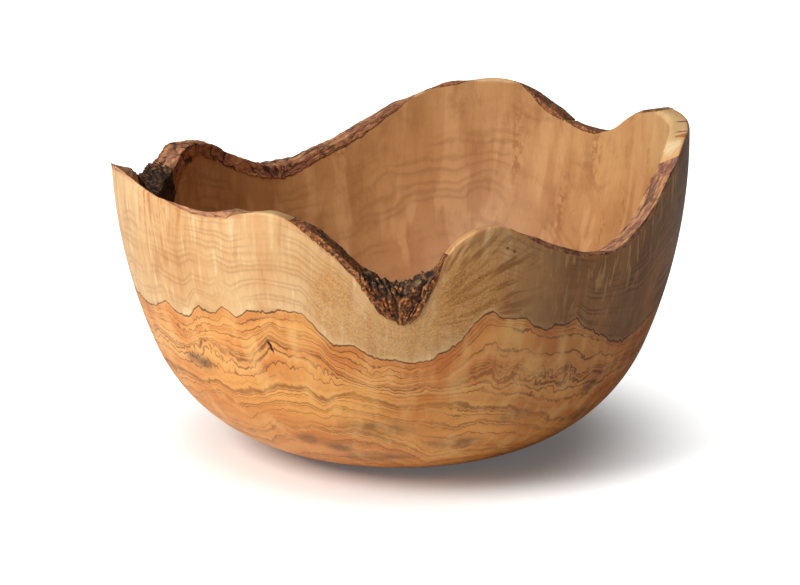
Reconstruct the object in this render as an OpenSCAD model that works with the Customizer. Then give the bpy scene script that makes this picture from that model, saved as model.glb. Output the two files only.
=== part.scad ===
// Turned natural-edge yarn bowl in olive wood.
// One wall of wood, cut along the undulating surface of the log, with the
// remnants of bark that are still seated on its rim.
// Units are millimetres. +Z is up, the bowl's turning axis is Z, and the
// origin is the centre of the flat foot. The front notch faces -Y.

/* [Bowl] */
// Radius at the widest ring of the wall
bowl_r = 142; // [130:1:155]
// Height of the widest ring above the table
wide_z = 151; // [140:1:165]
// Radius of the gentle arc of the upper side
side_arc = 257; // [220:1:320]
// Radius of the tight arc of the belly
belly_arc = 87; // [82:1:92]
// How far the belly arc dips below the table before the foot is cut flat
foot_cut = 0.2; // [0.1:0.1:2]

/* [Wall] */
// Thickness of the upper wall
wall_t = 10; // [6:0.5:14]
// Thickness of the wood under the bowl's floor
floor_t = 13; // [8:0.5:20]
// Radius of the tight arc inside the belly
inner_belly_arc = 78; // [74:1:80]

/* [Rim] */
// Raises or lowers the whole natural edge
rim_lift = 0; // [-10:1:10]
// Degrees between neighbouring sections of the natural edge
rim_step = 2; // [1:1:2]

/* [Bark] */
// Thickness of every bark remnant, as a multiple of its own
bark_scale = 1; // [0.6:0.1:1.4]
// Thickness to which a remnant tapers at its two ends
bark_end = 0.6; // [0.4:0.1:1.5]
// Depth of the shallow ripples across the bark
bark_ripple = 0.5; // [0:0.1:1]

/* [Colours] */
// Pale outer wood
wood_colour = [0.80, 0.58, 0.36];
// Brown bark
bark_colour = [0.33, 0.20, 0.13];

/* [Hidden] */
$fn = 180;
side_x = bowl_r - side_arc;
belly_z = belly_arc - foot_cut;
belly_x = side_x + sqrt(pow(side_arc - belly_arc, 2) - pow(wide_z - belly_z, 2));
in_side_arc = side_arc - wall_t;
in_belly_z = floor_t + inner_belly_arc - foot_cut;
in_belly_x = side_x + sqrt(pow(in_side_arc - inner_belly_arc, 2) - pow(wide_z - in_belly_z, 2));
block_top = 185;    // the solid of revolution before its rim is cut
cut_in = 120;       // reach of the rim cutter towards the axis
cut_out = 150;      // reach of the rim cutter outwards
sector_low = 80;    // foot of the wall sectors that bark is made from

// Natural edge of the wood: [azimuth from +X towards +Y in degrees,
// height at the outer wall, height at the inner wall]
rim = [
    [2, 162, 161], [14, 160, 159], [26, 152, 152], [34, 140, 141],
    [40, 136, 138], [47, 138, 140], [54, 145, 146], [60, 154, 157],
    [67, 158, 160], [76, 154, 156], [84, 150, 151], [91, 141, 141],
    [100, 127, 126], [109, 117, 117], [117, 110, 109], [124, 110, 110],
    [132, 117, 116], [139, 126, 125], [145, 128, 128], [150, 125, 123],
    [155, 116, 112], [160, 109, 101], [165, 108, 100], [170, 118, 113],
    [175, 131, 129], [184, 141, 140], [192, 144, 143], [200, 146, 145],
    [207, 146, 145], [214, 144, 143], [222, 141, 140], [232, 139, 138],
    [244, 144, 143], [250, 141, 140], [256, 131, 130], [262, 117, 117],
    [267, 100, 102], [271, 96, 99], [275, 105, 106], [278, 126, 124],
    [282, 136, 134], [288, 140, 138], [294, 133, 132], [302, 124, 123],
    [310, 119, 118], [317, 120, 117], [324, 128, 122], [330, 139, 133],
    [336, 150, 144], [343, 159, 156], [352, 161, 160]
];

// Bark remnants: for each, a list of [azimuth, thickness] along the rim
notch_bark = [[262, 3], [265, 9], [268, 14], [270, 15], [273, 14], [276, 9], [278, 0]];
slope_bark = [[248, 0], [252, 2.2], [257, 2.6], [260, 3.4], [262, 3]];
left_rim_bark = [[218, 0], [222, 1.6], [230, 3], [236, 3.2], [240, 0]];
left_tip_bark = [[184, 0], [190, 1.6], [200, 2.2], [208, 0]];
left_notch_bark = [[154, 9], [158, 13], [163, 14], [168, 10], [173, 5], [178, 0]];
back_left_bark = [[118, 5], [126, 5], [134, 6], [141, 5], [147, 6], [154, 9]];
back_rim_bark = [[86, 0], [92, 2.5], [101, 3.6], [109, 3.4], [118, 5]];
back_crest_bark = [[72, 0], [75, 1.6], [79, 1.6], [84, 0]];
back_right_bark = [[48, 0], [52, 2.2], [56, 2.2], [62, 0]];
back_dip_bark = [[34, 0], [38, 1.4], [44, 1.4], [48, 0]];
right_crest_bark = [[12, 0], [15, 1.4], [20, 1.4], [24, 0]];
right_rim_bark = [[314, 0], [318, 2.2], [326, 3], [334, 2.8], [338, 0]];
front_right_bark = [[290, 0], [296, 1.4], [304, 1.8], [314, 0]];

// ---- smooth curve through hand-set points -------------------------------

// Point i of the closed rim list, with the azimuth carried past a full turn
function rim_point(i) =
    let (n = len(rim), turns = floor(i / n), p = rim[i - n * turns])
    [p[0] + 360 * turns, p[1], p[2]];

// Slope of column c of the rim at point i
function rim_slope(i, c) =
    let (a = rim_point(i - 1), b = rim_point(i + 1)) (b[c] - a[c]) / (b[0] - a[0]);

// Cubic between two values with given end slopes, d apart, at fraction t
function cubic(v0, v1, s0, s1, d, t) =
    v0 * (2 * pow(t, 3) - 3 * t * t + 1) + s0 * d * (pow(t, 3) - 2 * t * t + t)
    + v1 * (3 * t * t - 2 * pow(t, 3)) + s1 * d * (pow(t, 3) - t * t);

// Height of the wood's natural edge at azimuth a (0 to 360): c = 1 outer, 2 inner
function wood_z(a, c) =
    let (
        before = [for (i = [0:len(rim) - 1]) if (rim[i][0] <= a) i],
        k = len(before) == 0 ? -1 : before[len(before) - 1],
        p = rim_point(k), q = rim_point(k + 1), d = q[0] - p[0]
    )
    rim_lift + cubic(p[c], q[c], rim_slope(k, c), rim_slope(k + 1, c), d, (a - p[0]) / d);

// Thickness of a remnant at azimuth a, never less than the end thickness
function bark_z(patch, a) =
    let (ripple = bark_ripple * sin(37 * a) * min(1, lookup(a, patch) / 4))
    max(bark_end, bark_scale * lookup(a, patch) + ripple);

// ---- solids of revolution ------------------------------------------------

// Points on an arc of radius r about [cx, cz], from angle a to angle b
function arc(cx, cz, r, a, b, steps) =
    [for (i = [0:steps]) let (m = a + (b - a) * i / steps) [cx + r * cos(m), cz + r * sin(m)]];

// One face of the wall from height low to block_top: a tight belly arc that
// runs on smoothly into the gentle side arc
function wall_line(side_r, belly_cx, belly_cz, belly_r, low) =
    let (meet = -atan((wide_z - belly_cz) / (belly_cx - side_x)))
    concat(
        arc(belly_cx, belly_cz, belly_r, -asin((belly_cz - low) / belly_r), meet, 22),
        [for (p = arc(side_x, wide_z, side_r, meet, asin((block_top - wide_z) / side_r), 15))
            if (p[1] > belly_cz + belly_r * sin(meet) + 0.01) p]
    );

module wall_profile() {
    outer = wall_line(side_arc, belly_x, belly_z, belly_arc, 0);
    inner = wall_line(in_side_arc, in_belly_x, in_belly_z, inner_belly_arc, floor_t);
    polygon(concat(
        [[0, 0]], outer, [for (i = [len(inner) - 1:-1:0]) inner[i]], [[0, floor_t]]
    ));
}

module wall() rotate([0, 0, rim_step / 2]) rotate_extrude() wall_profile();

// ---- the ruled surface of the natural edge ---------------------------------

// Radius of the side arc, of radius r, at height z
function side_radius(r, z) = side_x + sqrt(r * r - pow(z - wide_z, 2));

// Height at radius x on the straight line across the wall at azimuth a
function edge_z(a, x) =
    let (
        zo = wood_z(a, 1), zi = wood_z(a, 2),
        ro = side_radius(side_arc, zo), ri = side_radius(in_side_arc, zi)
    )
    zi + (zo - zi) * (x - ri) / (ro - ri);

function on_ring(a, x, z) = [x * cos(a), x * sin(a), z];

// Everything above the natural edge, as a closed ring
module above_edge() {
    n = 360 / rim_step;
    points = [for (i = [0:n - 1]) let (a = i * rim_step) each [
        on_ring(a, cut_in, edge_z(a, cut_in)), on_ring(a, cut_out, edge_z(a, cut_out)),
        on_ring(a, cut_out, block_top + 5), on_ring(a, cut_in, block_top + 5)
    ]];
    faces = [for (i = [0:n - 1], k = [0:3])
        let (p = 4 * i, q = 4 * ((i + 1) % n), m = (k + 1) % 4)
        each [[p + k, q + m, q + k], [p + k, p + m, q + m]]];
    polyhedron(points, faces, convexity = 8);
}

// The sector of upper wall from azimuth a, spread degrees wide
module wall_sector(a, spread) {
    rotate([0, 0, a])
        rotate_extrude(angle = spread)
            intersection() {
                wall_profile();
                translate([sector_low, sector_low]) square([bowl_r, block_top]);
            }
}

// A block whose face follows the natural edge from azimuth a to azimuth b.
// It lies under the edge, or over the remnant that rests on the edge.
module edge_block(a, b, patch, over) {
    n = (b - a) / rim_step;
    flat = over ? block_top + 5 : sector_low - 5;
    points = [for (i = [0:n]) let (m = a + i * rim_step, t = over ? bark_z(patch, m) : 0) each [
        on_ring(m, cut_in, edge_z(m, cut_in) + t), on_ring(m, cut_out, edge_z(m, cut_out) + t),
        on_ring(m, cut_out, flat), on_ring(m, cut_in, flat)
    ]];
    sides = [for (i = [0:n - 1], k = [0:3])
        let (p = 4 * i, q = p + 4, m = (k + 1) % 4)
        each [[p + k, q + m, q + k], [p + k, p + m, q + m]]];
    ends = [[3, 2, 1, 0], [4 * n, 4 * n + 1, 4 * n + 2, 4 * n + 3]];
    faces = concat(sides, ends);
    polyhedron(points, over ? faces : [for (f = faces) [for (j = [len(f) - 1:-1:0]) f[j]]], convexity = 8);
}

// One bark remnant: the layer of wall that lies on the natural edge. Its ends
// lie a quarter of a step past the sections, clear of the blocks' corners.
module remnant(patch) {
    first = patch[0][0];
    last = patch[len(patch) - 1][0];
    difference() {
        wall_sector(first + rim_step / 4, last - first);
        edge_block(first - rim_step, last + rim_step, patch, false);
        edge_block(first - rim_step, last + rim_step, patch, true);
    }
}

// ---- the pieces ------------------------------------------------------------

module bowl_body() color(wood_colour) difference() { wall(); above_edge(); }
module front_notch_bark() color(bark_colour) remnant(notch_bark);
module front_slope_bark() color(bark_colour) remnant(slope_bark);
module left_rim_bark() color(bark_colour) remnant(left_rim_bark);
module left_tip_bark() color(bark_colour) remnant(left_tip_bark);
module left_notch_bark() color(bark_colour) remnant(left_notch_bark);
module back_left_bark() color(bark_colour) remnant(back_left_bark);
module back_rim_bark() color(bark_colour) remnant(back_rim_bark);
module back_crest_bark() color(bark_colour) remnant(back_crest_bark);
module back_right_bark() color(bark_colour) remnant(back_right_bark);
module back_dip_bark() color(bark_colour) remnant(back_dip_bark);
module right_crest_bark() color(bark_colour) remnant(right_crest_bark);
module right_rim_bark() color(bark_colour) remnant(right_rim_bark);
module front_right_bark() color(bark_colour) remnant(front_right_bark);

bowl_body();
front_notch_bark();
front_slope_bark();
left_rim_bark();
left_tip_bark();
left_notch_bark();
back_left_bark();
back_rim_bark();
back_crest_bark();
back_right_bark();
back_dip_bark();
right_crest_bark();
right_rim_bark();
front_right_bark();
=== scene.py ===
"""Looks of the natural-edge olive-wood yarn bowl.

The wall, its rim and every remnant of bark are sampled from the CAD nodes, rebuilt as dense meshes
in the same place, and given procedural wood and bark. Lengths in the code are millimetres until
build() turns them into metres. Azimuth 0 is +X, 90 is +Y, and the front notch is at 270.
"""

import math

import bpy
import numpy as np
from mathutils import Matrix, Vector
from mathutils.bvhtree import BVHTree


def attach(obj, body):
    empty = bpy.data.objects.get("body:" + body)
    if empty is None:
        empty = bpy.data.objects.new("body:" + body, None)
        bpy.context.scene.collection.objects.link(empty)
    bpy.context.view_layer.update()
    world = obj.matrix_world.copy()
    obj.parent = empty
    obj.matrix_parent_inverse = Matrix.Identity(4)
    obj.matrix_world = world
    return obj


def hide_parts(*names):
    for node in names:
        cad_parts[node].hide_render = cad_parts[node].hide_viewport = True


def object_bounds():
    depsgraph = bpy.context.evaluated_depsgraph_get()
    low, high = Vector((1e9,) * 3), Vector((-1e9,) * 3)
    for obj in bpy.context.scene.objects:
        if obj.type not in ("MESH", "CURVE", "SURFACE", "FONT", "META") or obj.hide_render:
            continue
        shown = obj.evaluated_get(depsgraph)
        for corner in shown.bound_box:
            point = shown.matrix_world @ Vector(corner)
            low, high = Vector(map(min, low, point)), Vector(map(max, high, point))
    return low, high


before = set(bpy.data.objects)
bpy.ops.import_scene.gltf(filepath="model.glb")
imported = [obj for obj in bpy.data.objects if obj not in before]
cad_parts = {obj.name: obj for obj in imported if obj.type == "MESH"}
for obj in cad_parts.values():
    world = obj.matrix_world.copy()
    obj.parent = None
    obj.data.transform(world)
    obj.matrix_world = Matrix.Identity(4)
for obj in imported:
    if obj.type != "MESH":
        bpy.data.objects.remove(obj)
cad_box = [list(corner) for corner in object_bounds()]
HEIGHT = cad_box[1][2]  # highest crest, in metres


# ---- reading the CAD frame ---------------------------------------------------


def tree_of(node):
    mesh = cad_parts[node].data
    return BVHTree.FromPolygons(
        [v.co for v in mesh.vertices], [tuple(p.vertices) for p in mesh.polygons]
    )


def touch(tree, start, direction):
    """Where a ray from start, in mm, first meets the node, in mm, or None."""
    place = tree.ray_cast(Vector(start) * 0.001, Vector(direction))[0]
    return None if place is None else place * 1000


def top_z(tree, azimuth, radius):
    """Height of the node's top at that azimuth in degrees and radius, or nan."""
    a = math.radians(azimuth)
    place = touch(tree, (radius * math.cos(a), radius * math.sin(a), 300), (0, 0, -1))
    return float("nan") if place is None else place.z


R1, R2 = 132.4, 135.6  # two radii that lie on the rim's cut face all the way round, in mm
UPRIGHT = 104  # the wall is sampled up or down inside this radius, and from the side beyond it
FINE = np.arange(0, 360, 0.5)  # the azimuths at which the rim is read, in degrees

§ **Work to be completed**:
Look through the lines above and collect those with the word "objects".

§ **Output**:
    empty = bpy.data.objects.get("body:" + body)
        empty = bpy.data.objects.new("body:" + body, None)
        bpy.context.scene.collection.objects.link(empty)
    for obj in bpy.context.scene.objects:
before = set(bpy.data.objects)
imported = [obj for obj in bpy.data.objects if obj not in before]
        bpy.data.objects.remove(obj)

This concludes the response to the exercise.